The next incident happened, well it's not so much an incident as something that has been going on for 2 months (well I took notice in the last 2 months.)…it's the care that my family has been giving me in the absence of my father. For all of you that don't know my father is currently serving a prison sentence and won't be released for at least a year and a half, I'm not saying that so I can receive any sort of pity because frankly I don't care for it. I am saying it to make my next point that much more meaningful. A little before my father was supposed to turn himself in, we moved in with my aunt in los angeles. It would be an understatement to say that I didn't want to move. I liked where I was, I liked the way things were going, I didn't want to change anything. However I didn't get a say in it. The first couple of weeks were a little rough because it took some getting used to, new place, new routines. After the initial awkwardness I began to really enjoy living here. I began to get that much closer to my family, and I began to see their love for me, I saw it every time my aunts would tell me to be safe when I went out, I saw it every time my cousins would cook for me, and I saw it in each one of their faces when I told them I was gay.

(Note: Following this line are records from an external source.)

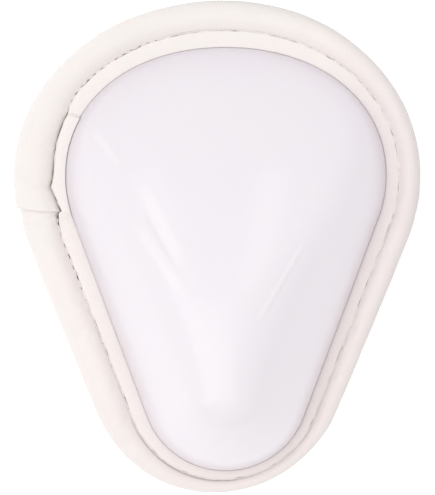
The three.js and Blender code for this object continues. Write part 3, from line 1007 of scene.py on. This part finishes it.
class GUARD_OT_roll(Operator):
    """Padded roll of covering over foam, sewn down on both sides of the flange, with its two ends lapped"""

    bl_idname = "guard.roll"
    bl_label = "Padded Roll"

    stations: whole("Stations", "Steps along the roll", 560, 60)
    columns: whole("Columns", "Steps round its section", 44, 12)
    net_stations: whole("Net Stations", "Cloth's steps along the roll", 230, 30)
    net_columns: whole("Net Columns", "Cloth's steps round its section", 24, 8)

    def execute(self, context):
        turns, grid = roll_grid(self.stations, self.columns)
        grid = puffed(turns, grid, self.net_stations, self.net_columns)
        rows, columns = grid.shape[:2]
        faces = tube_faces(rows, columns)
        piece = make_piece("padded_roll", grid, faces, covering_leather())
        probe = Ring(np.array([0.0]))
        _, column = np.indices((rows, columns))
        # Painted shade in the roll's seam, and more at its joint
        from_seam = np.minimum(column, np.abs(self.columns - column)) / self.columns
        crevice = np.exp(-((from_seam / SEAM_SPREAD) ** 2)) * round_value("seam", turns)[:, None]
        from_joint = (turns - probe.joint) * probe.length / JOINT_SHADE_SPREAD
        crevice = crevice + JOINT_SHADE * np.exp(-(from_joint**2))[:, None]
        paint(piece, "crevice", np.clip(crevice, 0, 1))
        # Painted shade on the roll's outer flank, growing towards the right
        round_section = (column / self.columns - FLANK_PLACE) / FLANK_SPREAD
        to_right = np.clip((grid[..., 0] - FLANK_FROM) / FLANK_FADE, 0, 1)
        paint(piece, "flank", np.exp(-round_section**2) * to_right)
        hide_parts("rim_roll")
        return {"FINISHED"}


def strip_points(ring, near, far, under, thickness, columns, hem, leans):
    """A soft strip along the ring, square and hemmed beside the cup, its top leaning on cup and roll."""
    _, _, rim = sizes()
    angles = even(0, 2 * math.pi, columns)[:-1]
    seam_side = oval(angles, rim.lip_roundness)
    cup_side = oval(angles, CUP_EDGE_SHARPNESS * rim.lip_roundness)
    across, up = (np.where(np.cos(angles) > 0, soft, square) for soft, square in zip(seam_side, cup_side))
    middle = ((near + far) / 2)[:, None]
    half = ((far - near) / 2)[:, None]
    rise = (under + thickness / 2)[:, None] + (thickness / 2)[:, None] * up
    hemmed = np.where(up > 0, hem * np.exp(-(((across - HEM_PLACE) / HEM_WIDTH) ** 2)), 0.0)
    top = np.clip(up, 0, 1)
    sides = (-across, across)
    to_cup, to_roll = (lean[:, None] * (top * np.clip(side, 0, 1)) for lean, side in zip(leans, sides))
    return ring.place(middle + half * across - to_cup + to_roll, rise + hemmed)


def strip_piece(name, grid, ringed, crevice, node):
    """The strip's mesh in the covering's material."""
    rows, columns = grid.shape[:2]
    faces = grid_faces(rows, columns, True, True) if ringed else tube_faces(rows, columns)
    piece = make_piece(name, grid, faces, covering_leather())
    paint(piece, "crevice", np.clip(crevice, 0, 1))
    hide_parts(node)


class GUARD_OT_front_lip(Operator):
    """Turned edge of the covering on the front of the flange, with its free end lapped as a tongue"""

    bl_idname = "guard.front_lip"
    bl_label = "Front Lip"

    stations: whole("Stations", "Steps along the lip", 620, 60)
    columns: whole("Columns", "Steps round its section", 26, 8)

    def execute(self, context):
        _, _, rim = sizes()
        probe = Ring(np.array([0.0]))
        drop_end = probe.lap + rim.joint_drop / probe.length
        tip = probe.tongue + even(0, 1, TIP_STEPS) ** 2 * (rim.tongue_rounding / probe.length)
        tongue = even(tip[-1], drop_end, TONGUE_STEPS)[1:]
        rest = even(drop_end, probe.lap + 1 - rim.gap / probe.length, self.stations)[1:]
        ring = Ring(np.concatenate([tip, tongue, rest]))
        turns = ring.turns
        dropped = smooth(np.clip((turns - ring.lap) / (drop_end - ring.lap), 0, 1))
        from_tip = np.clip((turns - ring.tongue) * ring.length / rim.tongue_rounding, TIP_START, 1)
        rounded = np.sqrt(1 - (1 - from_tip) ** 2)
        near = rim.tongue_setback - (LIP_TUCK + rim.tongue_setback) * dropped
        far = ring.lip - rim.gap * (1 - dropped) + (ripple(turns, LIP_WAVES) - LIP_SETBACK) * dropped
        middle = (near + far) / 2
        half = (far - near) / 2 * rounded
        near, far = middle - half, middle + half
        flange_top = rim.pad_under + rim.flange
        lip_top = flange_top + rim.gap + rim.lip_thickness
        under = (lip_top + rim.gap) * (1 - dropped) + (flange_top + rim.gap) * dropped
        thickness = rim.tongue_thickness * (1 - dropped) * rounded + rim.lip_thickness * dropped
        thickness = thickness + ripple(turns, LIP_SWELLS) * dropped
        to_wall = wall_back(ring, under + thickness - flange_top) + near
        leans = (rim.cup_lean * to_wall, rim.seam_lean * dropped)
        grid = strip_points(ring, near, far, under, thickness, self.columns, HEM_HEIGHT, leans)
        angles = even(0, 2 * math.pi, self.columns)[:-1]
        # Painted shade along the lip's edges at the roll and at the cup
        crevice_shade = sum(depth * np.exp(-(((angles - place) / spread) ** 2)) for place, spread, depth in LIP_EDGE_SHADE)
        crevice = crevice_shade * round_value("seam", turns)[:, None]
        strip_piece("front_edge_strip", grid, False, crevice, "front_lip")
        return {"FINISHED"}


class GUARD_OT_back_lip(Operator):
    """Turned edge of the covering behind the flange"""

    bl_idname = "guard.back_lip"
    bl_label = "Back Lip"

    stations: whole("Stations", "Steps along the lip", 420, 60)
    columns: whole("Columns", "Steps round its section", 20, 8)

    def execute(self, context):
        _, cup, rim = sizes()
        ring = Ring(even(0, 1, self.stations)[:-1])
        none = np.zeros_like(ring.turns)
        near = none + (BACK_REACH - cup.wall)
        under = none + (rim.pad_under - rim.gap - rim.lip_thickness)
        thickness = none + rim.lip_thickness
        grid = strip_points(ring, near, ring.lip - rim.gap, under, thickness, self.columns, 0.0, (none, none))
        # An even painted shade over the back lip under the flange
        crevice = np.full(grid.shape[:2], BACK_LIP_SHADE)
        strip_piece("back_edge_strip", grid, True, crevice, "back_lip")
        return {"FINISHED"}


class GUARD_OT_stitches(Operator):
    """Row of stitches sunk in the seam between the roll and each lip"""

    bl_idname = "guard.stitches"
    bl_label = "Stitches"

    def execute(self, context):
        _, _, rim = sizes()
        probe = Ring(np.array([0.0]))
        count = int(probe.length / rim.stitch_pitch)
        thread = sewing_thread()
        sides = even(0, 2 * math.pi, STITCH_SIDES)[:-1]
        lip_top = rim.pad_under + rim.flange + rim.gap + rim.lip_thickness
        for seam in SEAMS:
            inwards = seam["inwards"]
            height = (lip_top if inwards < 0 else rim.pad_under) - seam["depth"]
            points = []
            faces = []
            for index in range(count):
                middle = probe.joint + (index + 0.5) / count
                along = (middle - probe.tongue + 0.5) % 1 * probe.length - probe.length / 2
                if inwards < 0 and 0 < along < rim.lap_length:
                    continue
                apart = STITCHES_FROM < along < STITCHES_TO
                style = APART if apart else END_TO_END
                length = rim.stitch_length if apart else END_TO_END_SHARE * rim.stitch_pitch
                ring = Ring(middle + length / 2 / probe.length * STITCH_PLACES)
                radius = rim.stitch_radius * style["taper"]
                rise = height + inwards * style["sink"] * STITCH_SINK
                out = ring.lip + seam["beside"]
                across = out[:, None] + radius[:, None] * np.cos(sides)
                rise = rise[:, None] + radius[:, None] * np.sin(sides)
                faces += tube_faces(len(STITCH_PLACES), STITCH_SIDES, len(points))
                points.extend(ring.place(across, rise).reshape(-1, 3))
            make_piece(seam["name"], points, faces, thread)
        return {"FINISHED"}


def area_light(name, place, aim, size, power, tint):
    """A soft rectangular light that faces a point."""
    light = bpy.data.lights.new(name, "AREA")
    light.shape = "RECTANGLE"
    light.size, light.size_y = size
    light.energy = power
    light.color = tint
    lamp = add_object(name, light)
    lamp.location = place
    way = Vector(aim) - Vector(place)
    lamp.rotation_euler = way.to_track_quat("-Z", "Y").to_euler()


class GUARD_OT_stage(Operator):
    """Pale floor, soft studio light and the camera straight in front of the guard"""

    bl_idname = "guard.stage"
    bl_label = "Stage"

    def execute(self, context):
        scene = context.scene
        stage = scene.guard_stage
        square = ((-1, -1), (1, -1), (1, 1), (-1, 1))
        corners = [(x * FLOOR_HALF, y * FLOOR_HALF, -FLOOR_DROP) for x, y in square]
        floor = add_mesh("floor", corners, [(0, 1, 2, 3)])
        floor.data.materials.append(floor_paper())
        world = bpy.data.worlds.new("even_sky")
        world.use_nodes = True
        sky = world.node_tree.nodes["Background"]
        sky.inputs["Color"].default_value = rgba(stage.sky_colour)
        sky.inputs["Strength"].default_value = stage.sky
        scene.world = world
        for row in LIGHTS:
            area_light(**row)
        scene.view_settings.view_transform = "Standard"
        camera = bpy.data.cameras.new("front_camera")
        camera.sensor_fit = "VERTICAL"
        camera.sensor_height = SENSOR
        camera.lens = SENSOR * (stage.camera_distance - VIEW_LEVEL) / stage.view_height
        eye = add_object("front_camera", camera)
        eye.location = (*EYE_PLACE, stage.camera_distance)
        scene.camera = eye
        return {"FINISHED"}


STEPS = ("cup", "roll", "front_lip", "back_lip", "stitches", "stage")


class GUARD_PT_panel(Panel):
    """Lists the guard's pieces and sizes"""

    bl_idname = "GUARD_PT_panel"
    bl_label = "Abdominal Guard"
    bl_space_type = "VIEW_3D"
    bl_region_type = "UI"
    bl_category = "Guard"

    def draw(self, context):
        layout = self.layout
        for step in STEPS:
            layout.operator("guard." + step)
        for key, kind in GROUPS.items():
            box = layout.box()
            for name in kind.__annotations__:
                box.prop(getattr(context.scene, key), name)


GROUPS = {
    "guard_outline": GuardOutlineSizes,
    "guard_cup": GuardCupSizes,
    "guard_rim": GuardRimSizes,
    "guard_finish": GuardFinish,
    "guard_stage": GuardStage,
}
OPERATORS = (GUARD_OT_cup, GUARD_OT_roll, GUARD_OT_front_lip, GUARD_OT_back_lip, GUARD_OT_stitches)
CLASSES = (*GROUPS.values(), *OPERATORS, GUARD_OT_stage, GUARD_PT_panel)


def register():
    for cls in CLASSES:
        bpy.utils.register_class(cls)
    for name, group in GROUPS.items():
        setattr(bpy.types.Scene, name, PointerProperty(type=group))


def unregister():
    for name in GROUPS:
        delattr(bpy.types.Scene, name)
    for cls in reversed(CLASSES):
        bpy.utils.unregister_class(cls)


def main():
    """Builds every piece and the stage."""
    register()
    for step in STEPS:
        getattr(bpy.ops.guard, step)()


if __name__ == "__main__":
    main()
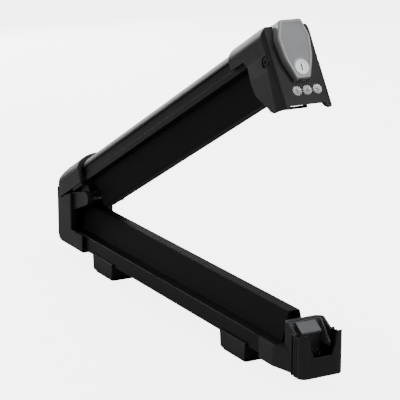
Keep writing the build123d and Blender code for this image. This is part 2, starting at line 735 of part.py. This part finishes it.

These instances reminded me about the power, and bond one holds with their family. Your family will always be there for you. Your relative, can't just stop being your relative. This eternal tie is something almost magical. Unlike most friendships, families become closer in tough times. It is this difference that has made me appreciate my family so much.

Thursday, May 6, 2010

Friendboats….my titanic

So this will be my first edited blog, thank ya Mr. Jesse Han J. (however I make no promises at how well I can edit)

I mark this as a personal triumph in my blog writing because it has actually been less than a month since I wrote my last blog; which is way better than the couple of month intervals in my last ones (eeks). Anyway, seeing as how my last blog wasn't about a particular topic I think I will expand on one of my thoughts : friendship. (if you didn't get the title at first glance, maybe you'll get it after you read…if you still don't….uhhh…well….how bout them dodgers?)

Hmmm, friendship ayy? Well as I said before friendship and family used to hold much more similarity in my mind. In fact in my book they were once synonymous. That is, until recently. Recently I went on a hiatus from humanity, I became a hermit of sorts; well except without all that amazing wisdom. This seclusion from the world did just that, it secluded me from the world, and along with it went all my friendships. (most of them) In all honesty I think I have lost most of my friendships. Hence the sinking of my ship. My very own titanic, oh joy.

What wisdom have I gained from this experience? The first piece of wisdom is not to take your friendships for granted. A friendship needs to be tended to, and cared for; without equal participation from both friends, the friendship will…..well sink… the next batch of wisdom is a little harsher. Friends can leave you whenever and however they choose. Now that's not to say people are evil and I don't mean to sound bitter. The thing is that a friend has no REAL ties to you. Yes there are memories, and yes you may have invested time in each other, and all that good stuff. But in the end a friend doesn't HAVE to do anything for you. They don't OWE you anything. I learned this little piece of harsh reality the hard way. I really don't want you to get the wrong idea and think that I don't believe in friendships, and that you shouldn't invest in your friendships. I just want to say that friendships can end. Friendships are great, we are social beings, we need to interact. The message I want to get across is to be weary of the things you do, and never just expect things from people. Like I said before, don't take shizzle for granted.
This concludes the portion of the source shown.